When challenged about the slaughter, the standard wind industry response is to lie by denying it even happens.

When that fails to wash (mounting piles of carcasses at the bases of turbines don’t help), its spin doctors admit the “problem” but downplay the kill-rate, by asserting that the numbers are “made up” by “mysterious forces” backed by “big coal”.

If an unsatisfied challenger persists, the response is a resort to the ol’ chestnut about “saving the planet from cataclysmic climate change”. And, for dramatic effect, calling the challenger an anti-wind, climate change DENIER.

Of course, giant fans have absolutely NOTHING to do with global warming or climate change (whichever is your poison) – as they require 100% of their capacity to be backed up 100% of the time with fossil fuel generation sources (see our post here). That simple and unassailable fact means wind power cannot and will never reduce CO2 emissions in the electricity sector: the sole justification for the wind industry’s heavily subsidised existence.

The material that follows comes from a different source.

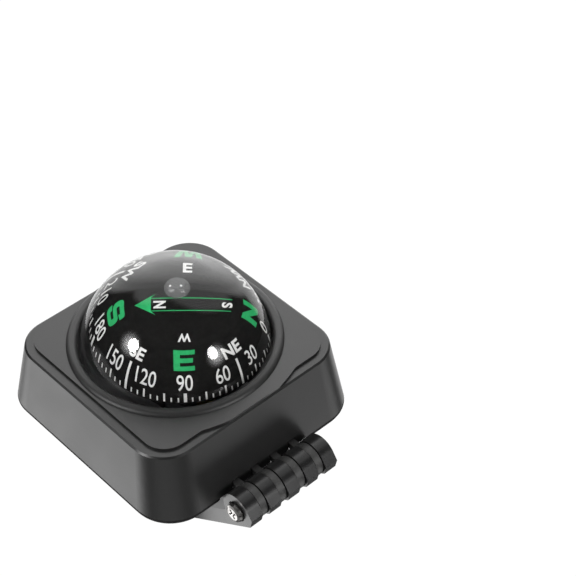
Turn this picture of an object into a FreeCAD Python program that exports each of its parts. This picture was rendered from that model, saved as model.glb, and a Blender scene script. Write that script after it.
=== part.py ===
import FreeCAD, Part
import math
import os

# Car dashboard compass: a liquid-filled dome in a tapered square housing, on a hinged mount plate.
# Millimetres. +Z is up with the head level, X runs along the hinge, the hinge is on the -Y side.
# The origin is the centre of the adhesive face. The plate is opened below the level head.

# One overrun for every cut
overrun = 2.0

# How near a corner must lie to a wanted place to count as found there
match = 0.001

# Capsule
dome_radius = 20.7
dome_wall = 1.3
dome_sink = 2.1
dome_gap = 0.3
dome_skirt = 5.0
capsule_shift_x = 0.45
capsule_shift_y = 1.1
flange_reach = 1.9
flange_thickness = 1.6
bowl_wall = 1.4
bowl_corner_bevel = 4.0
bowl_bottom_gap = 0.4
collar_wall = 1.9
seal_width = 1.4
seal_height = 0.7
cushion_thickness = 0.8
plug_radius = 1.6
plug_head_radius = 2.2
plug_head_height = 0.6
plug_place = 9.5

# Ring round the dome
ring_width = 2.4
ring_crest_width = 1.1
ring_crest_height = 1.45
ring_inner_drop = 0.35
ring_lip_share = 0.34

# Housing, as margins round the ring and as flares from the top to the foot
top_margin_x = 2.35
top_margin_y = 1.75
top_corner_radius = 7.9
flare_x = 2.25
flare_y = 3.4
foot_corner_radius = 9.3
housing_height = 16.6
housing_wall = 2.0
seam_height = 0.6
seam_inset = 0.3
top_edge_bevel = 0.35

# Raised panel on the top, with a bow towards the hinge
panel_margin_x = 2.3
panel_margin_y = 2.1
panel_corner_radius = 5.3
panel_step = 0.6
panel_bow_width = 26.0
panel_bow_reach = 2.5
panel_kink_radius = 3.0

# Corner screws of the cover
boss_radius = 2.4
boss_inset = 7.5
cover_screw_radius = 1.1
cover_screw_length = 8.0
cover_screw_head_radius = 2.0
cover_screw_head_height = 1.1
cover_screw_play = 0.3
screw_fit = 0.05

# Cover
cover_floor = 1.6
cover_spigot_wall = 1.4
cover_play = 0.25
nest_depth = 1.2
nest_play = 0.45
nest_mouth = 1.0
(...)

After more than 20 years in operation, the wind industry has yet to produce a shred of credible evidence to support its claims about wind power abating CO2 – and all the evidence is to the contrary effect (see our post here; this European paper here; this Irish paper here; this English paper here; and this Dutch study here).

In the result, there is no environmental gain for an awful lot of avian pain.

Once the wind industry’s fallacious (self) justification is stripped away, the deaths of millions of birds and bats can be seen for what it is: nothing more than senseless slaughter.

eagle at waterloo
Another wind turbine victim bites the dust.